Heading up to Louisville on Thursday for our flight home, we had no idea that Dallas had received a foot of snow and the airport had cancelled all incoming flights.  With no TV, no Internet, no national newspaper, and just radio news, which focused on the snow being dumped on the Mid-Atlantic but never mentioned Dallas, it didn’t occur to us to call and check before we left.  So back to the Farm we went, and the next morning’s flight was cancelled too, leaving us with a flight out on Sunday at the earliest. 

I confess I was not very upset to have to return to the farm for another couple of days.  My job list for our Spring trip includes repainting the corral panels that have been sitting out rusting for 8 years or more, so Friday afternoon I was able to get them all moved down to the shop, ready for sanding and rust treatment and painting come April.  Saturday was cold and cloudy with scattered snow flurries, but I bundled up in my insulated coveralls and spent the day taking down (finally!) the barbed wire lanes that surrounded the pond and corral.  Posts will get pulled next visit, and mowing should be infinitely easier without the fences and gate setup that was no longer in use and badly situated to begin with.

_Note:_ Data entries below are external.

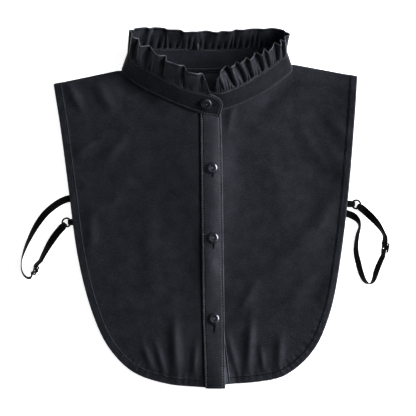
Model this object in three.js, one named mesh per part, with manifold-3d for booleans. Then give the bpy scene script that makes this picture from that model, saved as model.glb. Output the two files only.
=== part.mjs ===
// A detachable collar: a gathered stand-up collar on a buttoned bib, with an elastic strap at
// each side, lying on its back on a table.
//
// Millimetres. X runs to the viewer's right, Y towards the collar, Z up off the table.
// The origin is on the table under the middle of the bib.

import * as THREE from "three";
import { mergeVertices } from "three/addons/utils/BufferGeometryUtils.js";
import Module from "manifold-3d";

const wasm = await Module();
wasm.setup();

// Thicknesses, and the clear space left between layers that lie on each other
const CLOTH = 1.0;
const HEM = 1.5;
const BAND = 1.6;
const RUFFLE = 1.0;
const PLACKET = 1.2;
const ELASTIC = 1.0;
const CLEARANCE = 0.3;

// Levels: the back panel lies on the table, the strap ends lie on it, the fronts on those
const STRAP_END_LEVEL = CLOTH + CLEARANCE + ELASTIC / 2;
const FRONT_BOTTOM = CLOTH + CLEARANCE + ELASTIC + CLEARANCE;
const SHOULDER_DROP = ELASTIC + CLEARANCE;
const SHOULDER_REACH = 16;

// Side and lower edge of each front, from the shoulder tip round to the centre front
const LEFT_EDGE = [
  { x: -153.7, y: 123.6 },
  { x: -147.0, y: 82.0 },
  { x: -138.3, y: 16.0 },
  { x: -129.6, y: -48.8 },
  { x: -116.2, y: -101.3 },
  { x: -100.1, y: -137.0 },
  { x: -75.5, y: -162.7 },
  { x: -40.9, y: -175.0 },
  { x: -2.4, y: -178.5 },
];
const RIGHT_EDGE = [
  { x: 148.4, y: 131.2 },
  { x: 145.2, y: 83.0 },
  { x: 139.4, y: 13.0 },
  { x: 132.6, y: -45.5 },
  { x: 121.5, y: -104.6 },
  { x: 104.0, y: -143.0 },
  { x: 76.0, y: -167.0 },
  { x: 48.0, y: -173.2 },
  { x: 22.9, y: -175.0 },
];
const LEFT_NECK_POINT = { x: -85.9, y: 137.7 };
const RIGHT_NECK_POINT = { x: 81.7, y: 143.7 };
const NECK_TUCK = 2.6; // how far the cloth runs on under the collar band
const CORNER_SHARE = 0.7; // the share of that edge which counts as the side
const HEM_WIDTH = 6.5;
const HEM_STEP = 0.7; // the width of the slope from the hem down to the single cloth
const BACK_INSET = 5; // how far the back panel stops inside the fronts
const FRONT_COLUMNS = 20;
const FRONT_ROWS = 15;
const RELAX_ROUNDS = 60;
const RELAX_SHARE = 0.8; // how far a point moves to the middle of its neighbours in a round
const BACK_STEPS = 22;
const BACK_NECK_STEPS = 24;

// The buttoned edge: the left and right edge of the top placket, from its head to its foot
const PLACKET_LINE = [
  { y: 94.6, left: -7.2, right: 12.6 },
  { y: 41.0, left: -6.6, right: 14.1 },
  { y: -30.0, left: -5.8, right: 14.9 },
  { y: -112.0, left: -4.7, right: 16.1 },
  { y: -179.6, left: -2.4, right: 16.9 },
];
const PLACKET_LAP = 3.2; // how far the left front runs on under the placket
const LAP_START = 0.02; // the share of the centre line over which that lap begins
const LEFT_FRONT_HEAD = 97.2;
const UNDER_PLACKET_INSET = 1.2;
const UNDER_PLACKET_HEAD = 99.4;
const UNDER_PLACKET_FOOT = -175.4;
const UNDER_PLACKET_RIGHT = [
  { x: 12.0, y: 99.4 },
  { x: 13.2, y: -20.0 },
  { x: 14.8, y: -92.0 },
  { x: 17.0, y: -132.0 },
  { x: 22.6, y: -175.4 },
];
const PLACKET_ROWS = 26;

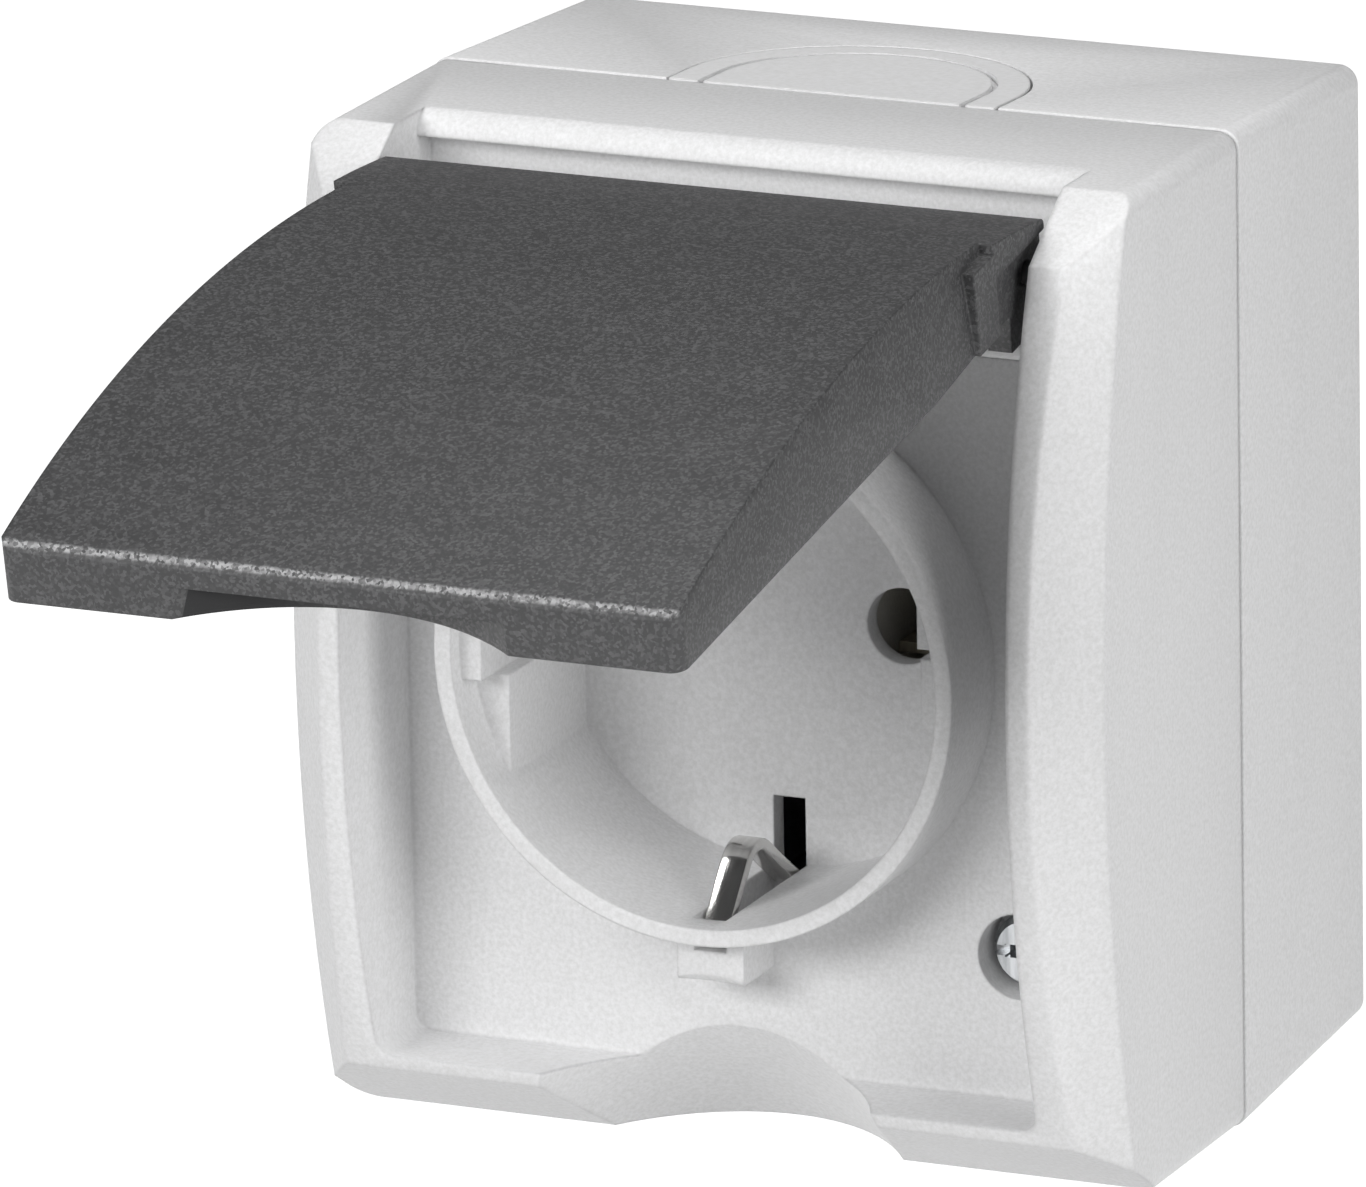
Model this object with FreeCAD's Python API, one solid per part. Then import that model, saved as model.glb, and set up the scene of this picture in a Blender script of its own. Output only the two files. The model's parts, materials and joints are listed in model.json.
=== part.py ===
import FreeCAD, Part
import math
import os

# Surface-mounted weatherproof socket with a hinged lid, in millimetres.
# The wall face is the plane Y = 0, the front looks along -Y, +Z is up.
# The origin is the middle of the wall face. The lid is modelled open.

# How far cutting bodies run past the faces they cut
over = 1.0
far_over = 5.0

# Plug well
well_radius = 19.5
well_wall = 1.3
well_depth = 17.46
well_floor_thickness = 1.8
collar_height = 8.16
rib_height = 5.4
rib_depth = 1.8
rib_front_setback = 1.6
ledge_depth = 3.0
ledge_reach = 11.0
ledge_setback = 3.8
pin_spacing = 19.0
pin_hole_radius = 2.95
clip_slot_width = 2.6
clip_slot_reach = 2.5
floor_slot_start = 5.3
floor_slot_rest = 1.0
clip_block_width = 5.4
clip_block_wall = 2.4
clip_block_setback = 2.6

# Room round the collar of the well, and what frames it
side_room = 5.95
room_below = 11.77
room_above = 11.33
cheek_width = 5.85
bottom_rim = 6.75
hinge_from_top = 5.45

# Front cover
cover_wall = 2.0
front_crown_depth = 56.6
front_crown_fall = 7.2
front_crown_z = 0.9
side_bevel_width = 4.1
side_bevel_depth = 4.7
side_bevel_fall = 5.65
top_bevel_height = 11.8
top_bevel_angle = 34.0
bottom_bevel_height = 14.8
bottom_bevel_angle = 31.0
corner_radius = 1.5
inner_corner = 0.5

# Recess for the lid, between the cheeks
recess_depth = 12.1
recess_corner = 1.5
plate_thickness = 2.0
pocket_depth = 6.0
pocket_reach = 8.0
top_edge_drop = 3.5
top_edge_width = 1.85

# Finger scoop in the bottom edge
scoop_radius = 16.0
scoop_rise = 3.2
scoop_angle = 45.0

# Rear housing
seam_depth = 25.65
seam_gap = 0.3
cover_reveal = 0.1
side_taper = 0.75
end_taper = 1.2
rear_wall = 2.0
back_wall = 2.5

# Cover screws, one low on the right and one high on the left
screw_from_cheek = 4.3
screw_from_bottom = 11.0
screw_from_pocket = 4.8
counterbore_radius = 3.3
screw_head_radius = 2.8
screw_head_sink = 1.3
screw_head_height = 2.2
screw_radius = 1.7
screw_clearance = 0.05
screw_cover_clearance = 0.1
screw_bite = 10.75
boss_wall = 1.6
screw_slot_width = 0.8
screw_slot_depth = 1.0
cross_width = 1.0
cross_span = 3.4
cross_depth = 1.6
screw_crown_height = 0.66
screw_crown_radius = 2.35

# Cable entries in the top and bottom walls
entry_drop = 4.25
entry_radius = 13.4
entry_ring_radius = 10.6
entry_gap = 0.2
entry_flange = 1.2
entry_flange_thickness = 1.2
ring_groove = 0.45

# Wall screw holes
wall_hole_spacing = 54.0
wall_hole_radius = 2.3

# Gasket in the seam
gasket_inset = 0.9
gasket_width = 1.0

# Lid, drawn closed in s (down from the hinge) and t (out from the rim plane)
lid_side_gap = 0.5
lid_end_gap = 0.4
lid_floor_gap = 2.7
hinge_rise = 1.94
lid_back = 3.4
lid_crown = 9.15
lid_crown_s = 29.5
lid_lip_height = 4.48
lid_wall = 1.5
lid_edge = 0.5
lid_back_edge = 0.9
lid_corner_ease = 0.3
lid_bevel_back = 18.4
lid_crease_height = 6.75
lid_bevel_radius = 58.0
lid_bevel_slope = 0.1
lid_bevel_height = 20.0
lid_open_angle = 80.07
lid_side_start = 6.6
lid_ear_inset = 0.6
lid_ear_thickness = 1.9
lid_ear_radius = 3.0
lid_ear_tie = 3.8
lid_cap_rise = 2.5
lid_ear_ease = 0.2
lid_relief_rise = 1.2
lid_foot_start = 0.4
lid_foot_length = 3.2
lid_foot_drop = 4.8
notch_height = 2.5
arch_radius = 21.0
arch_rise = 4.5
arch_wall = 1.2
seal_overhang = 0.6
seal_width = 2.8
seal_back_gap = 0.3
lid_seal_gap = 0.3

# Hinge pins
hinge_pin_radius = 0.9
hinge_clearance = 0.05
hinge_pin_grip = 0.02
hinge_pin_bite = 3.2

# Contact carrier and contacts
carrier_drop = 15.4
carrier_thickness = 4.0
carrier_height = 20.0
carrier_end = 2.6
floor_gap = 0.3
tower_half_width = 3.9
tower_half_height = 5.6
channel_half_height = 4.2
channel_half_width = 3.2
contact_thickness = 0.8
contact_width = 4.0
contact_spacing = 4.6
contact_front_inset = 1.5
contact_seat = 2.6
contact_play = 0.2
contact_room = 0.6
terminal_from_pin = 8.4
terminal_size = 6.6
terminal_height = 8.6
terminal_screw_radius = 1.5
terminal_slot_depth = 0.8
wire_hole_width = 3.2
wire_hole_start = 1.2
post_from_terminal = 3.5
carrier_screw_z = 7.4
carrier_post_radius = 2.4
carrier_screw_radius = 1.2
carrier_head_radius = 2.2
carrier_head_height = 1.4
carrier_screw_rest = 2.0

# Earth strap with its two clips
strap_width = 2.2
strap_thickness = 0.9
strap_drop = 3.9
strap_rib_margin = 1.5
strap_rib_drop = 5.0
clip_peak_reach = 3.9
clip_peak_setback = 9.46
clip_bend = 2.6
clip_turns = 8
clip_front_setback = 3.76
clip_front_inset = 1.1
clip_back_inset = 1.6
clip_back_rise = 0.4
earth_drop = 12.37
earth_block = 6.4
seat_gap = 0.05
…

Returning to San Diego on Valentine’s Day, the captain announced our descent into Lindbergh Field around 5 pm and noted the temperature:  72 degrees.  I smiled, and thought of the frosty fields, snow-kissed woods and frigid temps we’d just left, and of all the good work we got done.  And the little farmhouse, buttoned up behind the gates and fences, with lights that come on in the evenings, waiting for our return.  I can’t wait to get back.